«Hemos aprendido a volar como los pájaros, a nadar como los peces, pero no hemos aprendido el sencillo arte de vivir juntos como hermanos. Debemos vivir juntos como hermanos, o pereceremos como locos»[1]. El laico católico no debe sentirse en posición de pasividad ni de inferioridad en relación con la vida misma de la Iglesia, ya que tiene responsabilidades precisas en cuanto a la misión. Cerrarse a los grandes y urgentes problemas de la evangelización de la sociedad es rehusar la invitación del Señor de ir a «trabajar a su viña» (Mt 20,2).
Antes que nada, será preciso redescubrir la responsabilidad de los fieles laicos en cuanto bautizados y su manera peculiar de concretar, en medio de la sociedad, la encarnación de Cristo. Esto subraya que los seglares tienen también una tarea de contribución al bien de la Iglesia, mediante el despliegue de sus carismas, para responder a los signos de los tiempos. El Concilio Vaticano II ha superado la visión del laico como presencia complementaria y lo ha colocado en centro, con el deber de encarnar el Evangelio, tanto en el mundo como en la comunidad eclesial.
La dignidad del cristiano laico no excluye la diversidad de ministerios dentro del pueblo de Dios (I Cor 12,28-31) y orientada a la unidad de todos los cristianos (Jn 17,21). Por eso, entre el seglar y los pastores sagrados debe haber una constante búsqueda de comunión y de diálogo, si deseamos alcanzar la meta que el Señor ha propuesto para su Iglesia. Esto se deriva de la mutua responsabilidad respecto del anuncio de la Buena Noticia a todas las gentes (cf. LG 37). Los laicos, por estar incorporados al pueblo de Dios, debemos ser sarmientos vivos unidos a Cristo y sentir un vivo deseo de ser iniciados en el conocimiento de los bienes espirituales que realizan al hombre que está abierto a la acción del Espíritu.
Para sentir verdaderamente la Iglesia como pueblo de Dios, nuestras comunidades necesitan recuperar el sentido de responsabilidad. Nuestra religiosidad no puede ser una religiosidad de consumo[2] donde pedimos los sacramentos, pero no aceptamos tareas que nos saquen de nuestra comodidad. Puede que justifiquemos nuestra actitud en una idea de Iglesia identificada con la jerarquía, sobre la que cargamos toda la responsabilidad, liberándonos nosotros de ella.
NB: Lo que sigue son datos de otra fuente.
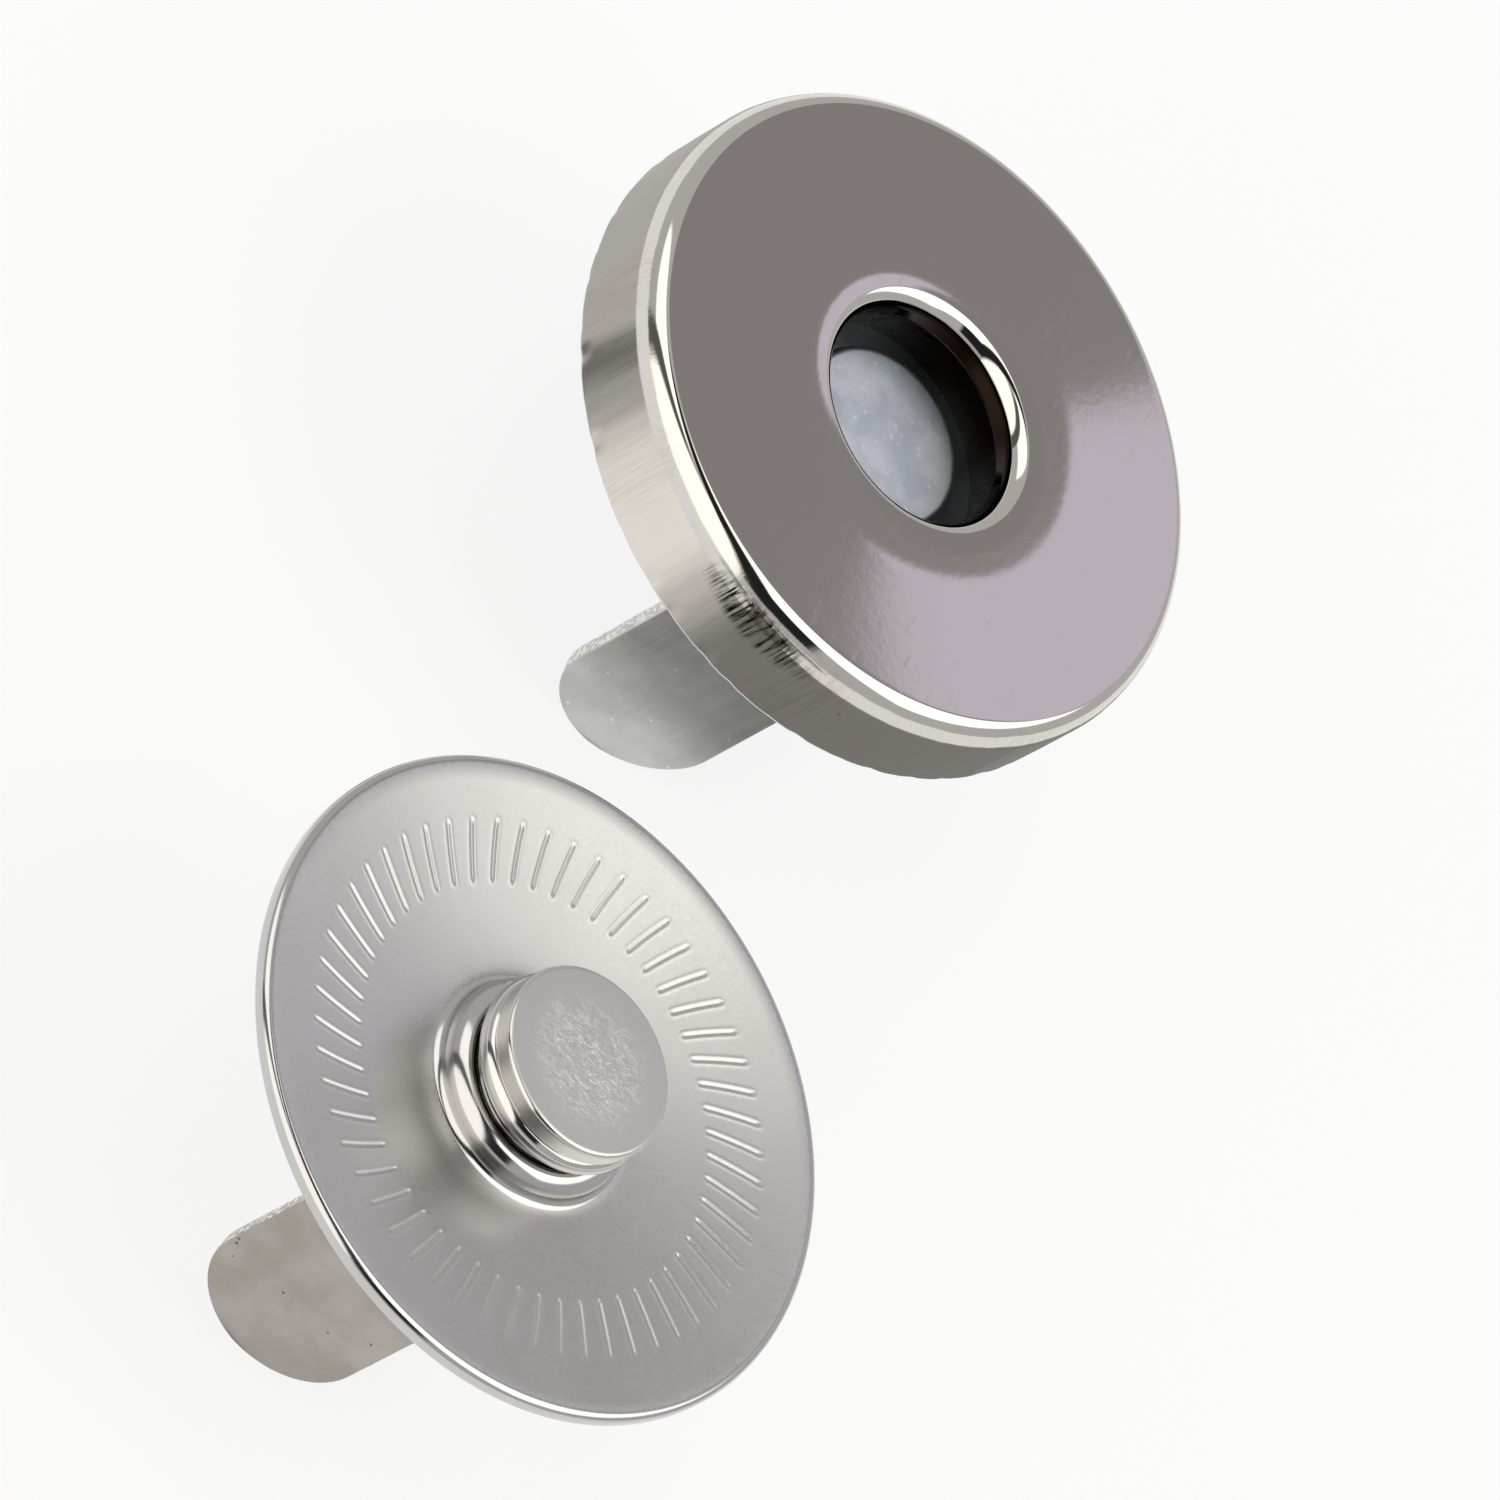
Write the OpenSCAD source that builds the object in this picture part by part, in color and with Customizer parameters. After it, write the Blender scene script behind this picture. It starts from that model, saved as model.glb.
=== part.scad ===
// Magnetic snap for bags and covers: a socket half that holds the magnet and a stud half
// that drops into it. Each half is fixed to its own layer by two prongs that are pushed
// through and bent over. The two halves lie side by side with their backs in one plane.

/* [Pair] */
// Distance between the axes of the two halves
pair_pitch = 24.2; // [22:0.1:40]
// Turn of the socket half's prong strip about its own axis
socket_turn = 5; // [-45:1:45]
// Turn of the stud half's prong strip about its own axis
stud_turn = -9; // [-45:1:45]

/* [Socket half] */
// Outer diameter of the drawn cover
cover_d = 18; // [16.5:0.1:19]
// Height of the cover from its crimped back edge to its face
cover_h = 3.25; // [3:0.1:4.5]
// Sheet thickness of the cover
cover_t = 0.3; // [0.2:0.02:0.36]
// Outside radius where the face turns down into the side wall
face_edge_r = 0.55; // [0.42:0.01:0.8]
// Width of the back edge that is turned in under the base plate
crimp_w = 1; // [0.8:0.05:1.2]
// Outside radius where the side wall turns in at the back
crimp_r = 0.35; // [0.32:0.01:0.6]
// Diameter of the hole in the face
hole_d = 6; // [5.8:0.05:6.3]
// Outside radius of the hole's rolled lip
lip_r = 0.4; // [0.38:0.01:0.55]
// Depth of the hole's lip below the face
lip_depth = 0.9; // [0.7:0.05:1.1]
// Thickness of the steel base plate
plate_t = 0.5; // [0.3:0.05:0.7]
// Depth of the pole's face below the face of the cover
pole_depth = 1.85; // [1.8:0.01:2]
// Diameter of the pole, which is the head of the rivet
pole_d = 5.1; // [4.6:0.05:5.2]
// Radius on the edge of the pole
pole_edge_r = 0.22; // [0.05:0.01:0.3]
// Length of a leg of the socket half below the plane of the material
socket_leg_l = 7.45; // [6:0.05:12]

/* [Stud half] */
// Diameter of the disc
disc_d = 17.3; // [15:0.1:18]
// Sheet thickness of the disc
disc_t = 0.45; // [0.35:0.01:0.55]
// Depth of the disc's middle below its rim
dish = 0.6; // [0:0.05:0.7]
// Radius on the upper edge of the disc
disc_edge_r = 0.2; // [0.05:0.01:0.25]
// Diameter of the round collar pressed up around the stud
collar_d = 5.7; // [5.5:0.05:5.9]
// Height of the collar above the middle of the disc
collar_h = 0.8; // [0.7:0.05:0.95]
// Radius on the inner and outer edges of the collar's top
collar_r = 0.48; // [0.4:0.01:0.5]
// Height of the stud's top above the rim of the disc
stud_h = 1.75; // [1.7:0.01:1.8]
// Diameter of the stud's cap
cap_d = 5; // [4.9:0.02:5.2]
// Radius on the edge of the cap's flat top
cap_edge_r = 0.12; // [0.05:0.01:0.25]
// Diameter of the rounded flange below the cap
flange_d = 5.2; // [5.1:0.02:5.4]
// Diameter of the neck under the flange
neck_d = 3.4; // [3.2:0.05:3.6]
// Open gap between the collar and the flange
undercut = 0.28; // [0.1:0.02:0.3]
// Length of a leg of the stud half below the plane of the material
stud_leg_l = 6; // [5:0.05:12]

/* [Prong strips and rivets] */
// Distance between the two legs of a strip, centre to centre
leg_pitch = 12.4; // [9:0.1:12.6]
// Width of a strip
leg_w = 4.55; // [4.3:0.05:5.2]
// Sheet thickness of a strip
strip_t = 0.5; // [0.4:0.05:0.6]
// Inside radius of the bend between web and leg
bend_r = 0.35; // [0.2:0.05:0.6]
// Diameter of a rivet's shank
shank_d = 3; // [2.4:0.1:3.2]
// Diameter of a rivet's peened tail
tail_d = 4.1; // [3.6:0.1:4.3]
// Height of a rivet's peened tail
tail_h = 0.35; // [0.2:0.05:0.6]

/* [Hidden] */
$fn = 96;

shank_gap = 0.02;                        // radial play of a shank in its plates
wall_gap = 0.04;                         // base plate to where the cover's wall turns in
magnet_gap = 0.4;                        // magnet to the inside of the cover
bore_gap = 0.15;                         // magnet's bore to the outside of the lip
collar_gap = 0.15;                       // collar's bore to the neck
cover_r = cover_d / 2;
hole_r = hole_d / 2;
plate_z = strip_t;                       // both backs rest on the webs of their strips
cover_z = plate_z - cover_t;             // crimped back edge
face_z = cover_z + cover_h;
magnet_z = plate_z + plate_t;
pole_z = face_z - pole_depth;
disc_z = strip_t + disc_t;               // upper face of the disc round the stud
rim_z = disc_z + dish;                   // upper face of the disc at its rim
stud_z = rim_z + stud_h;
collar_z = disc_z + collar_h;
flange_z0 = collar_z + undercut;
flange_z1 = flange_z0 + 0.5 * (stud_z - flange_z0);
groove_d = cap_d - 0.22;
groove_z1 = flange_z1 + 0.07;
flange_edge_r = 0.28;
foot_r = 0.2;                            // concave foot outside the collar
rim_w = 0.4;                             // flat ring at the rim of the disc
tail_edge_r = 0.45 * tail_h;             // lower edge of a tail, under half its height
stud_y = -pair_pitch;

nickel = [0.62, 0.60, 0.57];
nickel_dull = [0.66, 0.66, 0.65];
zinc = [0.66, 0.69, 0.72];
ferrite = [0.10, 0.09, 0.09];

// A flat-bottomed bar in the (radius, height) plane with one or two rounded outer corners
module round_bar(r0, r1, z0, z1, e_top, e_low) {
    translate([r0, z0 + e_low]) square([r1 - r0, z1 - z0 - e_top - e_low]);
    translate([r0, z0]) square([r1 - r0 - max(e_top, e_low), z1 - z0]);
    if (e_top > 0) {
        translate([r0, z0 + e_low]) square([r1 - r0 - e_top, z1 - z0 - e_low]);
        translate([r1 - e_top, z1 - e_top]) circle(r = e_top);
    }
    if (e_low > 0) {
        translate([r0, z0]) square([r1 - r0 - e_low, z1 - z0 - e_top]);
        translate([r1 - e_low, z0 + e_low]) circle(r = e_low);
    }
}

// Drawn sheet cover: face, side wall, edge crimped in at the back, lip rolled down at the hole
module socket_cover() {
    color(nickel) rotate_extrude() {
        difference() {
            round_bar(hole_r + lip_r, cover_r, cover_z, face_z, face_edge_r, crimp_r);
            round_bar(hole_r, cover_r - cover_t, plate_z, face_z - cover_t,
                      face_edge_r - cover_t, crimp_r - cover_t);
            translate([hole_r, cover_z - 1]) square([cover_r - crimp_w - hole_r, plate_z - cover_z + 1.01]);
        }
        // rolled lip and the short neck under it
        translate([hole_r + lip_r, face_z - lip_r]) intersection() {
            difference() {
                circle(r = lip_r);
                circle(r = lip_r - cover_t);
            }
            translate([-lip_r, 0]) square([lip_r, lip_r]);
        }
        translate([hole_r, face_z - lip_depth]) square([cover_t, lip_depth - lip_r]);
    }
}

// Ring magnet that fills the cover between the base plate and the face
module ring_magnet() {
    color(ferrite) rotate_extrude()
        translate([hole_r + cover_t + bore_gap, magnet_z])
            square([cover_r - cover_t - magnet_gap - hole_r - cover_t - bore_gap,
                    face_z - cover_t - magnet_z]);
}

// Steel disc that closes the back of the cover, held by the crimped edge
module base_plate() {
    color(zinc) rotate_extrude()
        translate([shank_d / 2 + shank_gap, plate_z])
            square([cover_r - crimp_r - wall_gap - shank_d / 2 - shank_gap, plate_t]);
}

// Peened tail of a rivet, below the web of its strip
module tail_section() {
    round_bar(0, tail_d / 2, -tail_h, 0, 0, tail_edge_r);
}

// Rivet whose head is the pole at the bottom of the socket
module pole_rivet() {
    color(zinc) rotate_extrude() {
        round_bar(0, pole_d / 2, magnet_z, pole_z, pole_edge_r, 0);
        translate([0, -0.01]) square([shank_d / 2, magnet_z + 0.02]);
        tail_section();
    }
}

// One strip folded to a U: a web under the half and two legs with full round ends
module prong_strip(turn, leg_l) {
    out_y = (leg_pitch + strip_t) / 2;
    out_r = bend_r + strip_t;
    in_y = out_y - strip_t;
    rotate([0, 0, turn]) difference() {
        intersection() {
            // side view of the U
            rotate([90, 0, 90]) translate([0, 0, -leg_w]) linear_extrude(height = 2 * leg_w)
                difference() {
                    union() {
                        translate([-out_y, -leg_l - 1]) square([2 * out_y, leg_l + 1 + strip_t - out_r]);
                        translate([-out_y + out_r, 0]) square([2 * (out_y - out_r), strip_t]);
                        for (s = [-1, 1]) translate([s * (out_y - out_r), strip_t - out_r]) circle(r = out_r);
                    }
                    union() {
                        translate([-in_y, -leg_l - 2]) square([2 * in_y, leg_l + 2 - bend_r]);
                        translate([-in_y + bend_r, -leg_l]) square([2 * (in_y - bend_r), leg_l]);
                        for (s = [-1, 1]) translate([s * (in_y - bend_r), -bend_r]) circle(r = bend_r);
                    }
                }
            // front view of a leg
            rotate([90, 0, 0]) translate([0, 0, -leg_pitch]) linear_extrude(height = 2 * leg_pitch) {
                translate([-leg_w / 2, -leg_l + leg_w / 2]) square([leg_w, leg_l - leg_w / 2 + strip_t + 1]);
                translate([0, -leg_l + leg_w / 2]) circle(r = leg_w / 2);
            }
        }
        translate([0, 0, -1]) cylinder(h = strip_t + 2, r = shank_d / 2 + shank_gap);
    }
}

module socket_prongs() {
    color(zinc) prong_strip(socket_turn, socket_leg_l);
}

// Sheet disc, slightly dished, with a rounded rim and a hollow collar pressed up round the stud
module stud_disc() {
    bore = neck_d / 2 + collar_gap;
    collar_w = collar_d / 2 - bore;
    top_r = min(collar_r, 0.49 * collar_w);
    cz = collar_z - top_r;
    hollow_r = 0.17 * collar_w;
    hollow_z = collar_z - 0.6 * collar_w;
    disc_r = disc_d / 2;
    cone_r0 = collar_d / 2 + foot_r + 0.1;
    cone_r1 = disc_r - rim_w;
    r0 = shank_d / 2 + shank_gap;
    color(nickel_dull) translate([0, stud_y, 0]) rotate_extrude() difference() {
        union() {
            polygon([[r0, strip_t], [cone_r0, strip_t], [cone_r1, strip_t + dish], [cone_r1, rim_z],
                     [cone_r0, disc_z], [r0, disc_z]]);
            round_bar(cone_r1 - 0.01, disc_r, strip_t + dish, rim_z, disc_edge_r, 0.1);
            for (c = [bore + top_r, collar_d / 2 - top_r]) translate([c, cz]) circle(r = top_r);
            translate([bore + top_r, cz - 0.01]) square([collar_w - 2 * top_r, top_r + 0.01]);
            translate([bore, strip_t + 0.05]) square([collar_w, cz - strip_t - 0.05]);
            translate([bore + collar_w / 2, strip_t + 0.1])
                square([collar_w / 2 + foot_r, disc_z + foot_r - strip_t - 0.1]);
        }
        translate([collar_d / 2 + foot_r, disc_z + foot_r]) circle(r = foot_r);
        // hollow that the collar leaves in the back of the sheet
        translate([bore + collar_w / 2, hollow_z]) circle(r = hollow_r);
        translate([bore + collar_w / 2 - hollow_r, strip_t - 1]) square([2 * hollow_r, hollow_z - strip_t + 1]);
    }
}

// Stud: cap with a rounded edge, fine groove, flange, neck, and a shank peened at the back
module stud_post() {
    color(nickel_dull) translate([0, stud_y, 0]) rotate_extrude() {
        round_bar(0, cap_d / 2, groove_z1, stud_z, cap_edge_r, 0.06);
        translate([0, flange_z1 - 0.01]) square([groove_d / 2, groove_z1 - flange_z1 + 0.02]);
        round_bar(0, flange_d / 2, flange_z0, flange_z1, flange_edge_r, flange_edge_r);
        translate([0, disc_z]) square([neck_d / 2, flange_z0 - disc_z + 0.01]);
        translate([0, -0.01]) square([shank_d / 2, disc_z + 0.02]);
        tail_section();
    }
}

module stud_prongs() {
    color(zinc) translate([0, stud_y, 0]) prong_strip(stud_turn, stud_leg_l);
}

socket_cover();
ring_magnet();
base_plate();
pole_rivet();
socket_prongs();
stud_disc();
stud_post();
stud_prongs();
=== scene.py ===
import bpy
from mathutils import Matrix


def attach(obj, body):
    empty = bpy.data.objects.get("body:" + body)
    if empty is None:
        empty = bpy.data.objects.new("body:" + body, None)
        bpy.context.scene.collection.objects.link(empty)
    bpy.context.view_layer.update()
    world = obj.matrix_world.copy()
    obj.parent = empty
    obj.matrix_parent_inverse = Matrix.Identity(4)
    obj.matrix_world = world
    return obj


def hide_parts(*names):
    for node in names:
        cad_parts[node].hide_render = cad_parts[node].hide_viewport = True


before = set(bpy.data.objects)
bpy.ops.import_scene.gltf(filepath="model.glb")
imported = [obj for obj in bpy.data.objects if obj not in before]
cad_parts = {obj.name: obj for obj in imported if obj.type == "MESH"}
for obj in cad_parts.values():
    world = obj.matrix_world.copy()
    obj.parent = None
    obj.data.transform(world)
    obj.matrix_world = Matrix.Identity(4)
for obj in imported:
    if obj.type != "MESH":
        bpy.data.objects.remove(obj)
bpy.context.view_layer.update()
import bmesh
import bpy
import numpy as np
from mathutils import Matrix

# --- Camera ---
# A long lens looks down on the pair from the front left, turned on its own axis, so that
# both halves lean to the upper right of the frame. Lengths in this file are millimetres.
MM = 0.001
view_right, view_down, view_ahead = (0.69026, 0.34503, 0.63599), (0.65557, -0.67019, -0.34793), (0.30619, 0.65711, -0.68881)
camera = bpy.data.objects.new("camera", bpy.data.cameras.new("camera"))
bpy.context.scene.collection.objects.link(camera)
turn = Matrix([[view_right[i], -view_down[i], -view_ahead[i]] for i in range(3)]).to_4x4()
camera.matrix_world = Matrix.Translation([v * MM for v in (-99.602, -226.656, 227.338)]) @ turn
camera.data.sensor_width, camera.data.lens = 36, 313.45
camera.data.clip_start, camera.data.clip_end = 0.01, 10
bpy.context.scene.camera = camera
bpy.context.scene.view_settings.view_transform = "Standard"

# --- White paper under the pair ---
# Matt white photo paper at the level of the socket half's legs. It shows white to the camera
# and in bright metal, and the rest of it stays plain paper, which keeps the pair's shadow.


def linear(code, share=1.0):
    """sRGB hex to linear: c / 12.92 up to 0.04045, above it ((c + 0.055) / 1.055) to the power 2.4, times share."""
    rgb = [int(code[i:i + 2], 16) / 255 for i in (1, 3, 5)]
    return [share * (c / 12.92 if c <= 0.04045 else ((c + 0.055) / 1.055) ** 2.4) for c in rgb] + [1.0]


def node(tree, kind, settings=(), links=(), **attributes):
    """Adds a node: attributes are set on it, settings are (socket, value), links are (socket, a node or its output)."""
    made = tree.nodes.new(kind)
    for key, value in attributes.items():
        setattr(made, key, value)
    for socket, value in settings:
        made.inputs[socket].default_value = value
    for socket, source in links:
        tree.links.new(source.outputs[0] if hasattr(source, "outputs") else source, made.inputs[socket])
    return made


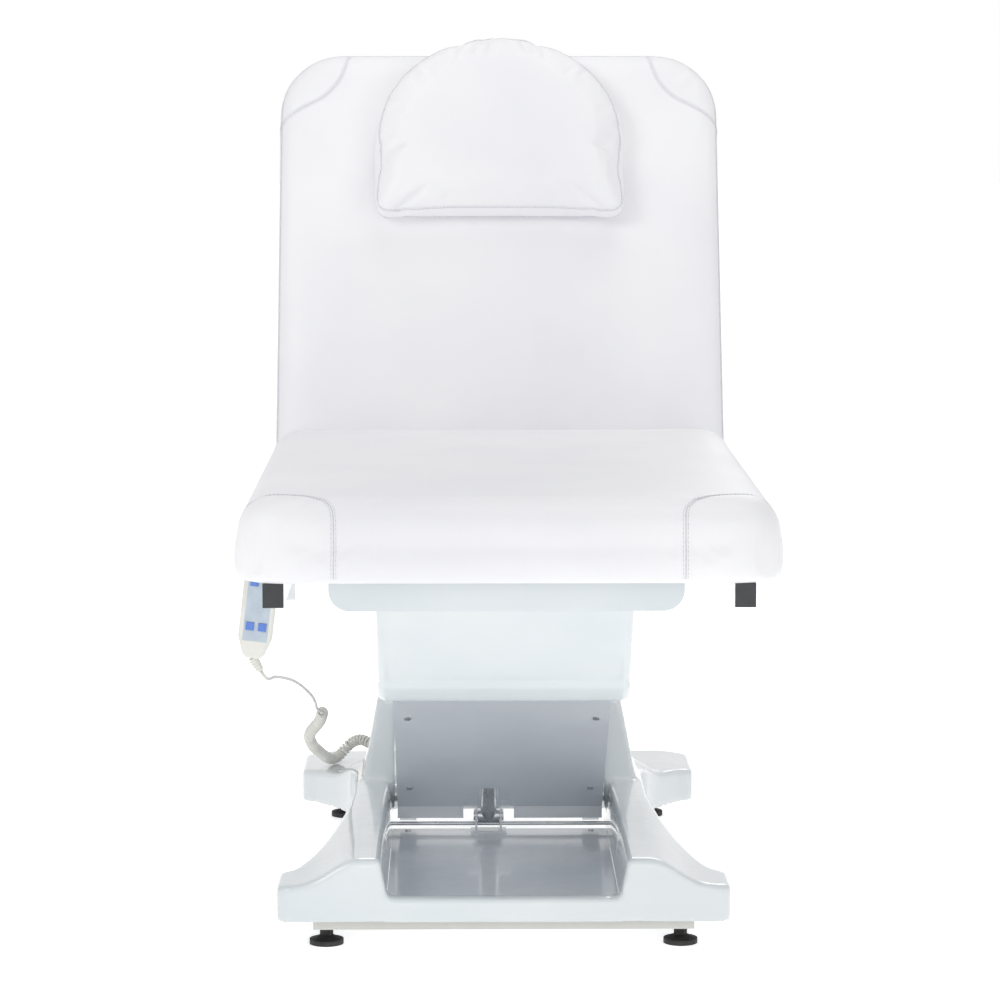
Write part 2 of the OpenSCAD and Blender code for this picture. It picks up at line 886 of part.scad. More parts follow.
module tube_end_caps() {
    color(BLACK) for (side = [0, 1]) {
        mirror([side, 0, 0]) {
            side_tube(0, side_front - cap_t, side_front);
            side_tube(tube_wall, side_front, side_front + 18);
            side_tube(0, side_back, side_back + cap_t);
            side_tube(tube_wall, side_back - 18, side_back);
        }
    }
}

module seat_bolt_shanks() {
    for (x = [-300, 300]) {
        for (y = seat_bolt_ys) {
            translate([x, y, seat_z - 1]) cylinder(r = 3, h = board_t - 2);
        }
    }
}

seat_bolt_ys = [seat_front + 90, (cross_ys[0] + cross_ys[1]) / 2, (cross_ys[1] + cross_ys[2]) / 2];

module seat_board() {
    color(PLY) difference() {
        translate([0, seat_front + board_inset, seat_z])
            board(bed_w - 2 * board_inset, seat_l - 2 * board_inset, seat_corner_r - board_inset, board_t);
        seat_bolt_shanks();
    }
}

module seat_cushion() {
    inset = board_inset - seat_gap;
    color(WHITE) difference() {
        translate([0, seat_front, seat_z]) pad(bed_w, seat_l, seat_t, seat_corner_r, seat_corner_r, seat_edge_r);
        translate([0, seat_front + inset, seat_z - 1])
            board(bed_w - 2 * inset, seat_l - 2 * inset, seat_corner_r - inset, board_t + 1);
    }
}

module seat_bolts() {
    color(STEEL) {
        seat_bolt_shanks();
        for (x = [-300, 300]) {
            for (y = seat_bolt_ys) {
                translate([x, y, seat_z - 7]) cylinder(r = 9, h = 7);
            }
        }
    }
}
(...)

La conciencia de ser pueblo de Dios lleva consigo asumir nuestra vocación común: en la Iglesia todos somos responsables porque todos somos Iglesia.
[1] MARTIN LUTHER KING. Citado en R. ANDRÉS, Diccionario existencial cristiano, Ed. Verbo Divino, Estella, 2004, p. 194.
[2] M. SÁNCHEZ MONGE, Eclesiología, Ed. Atenas, Madrid, 1994, p. 188s.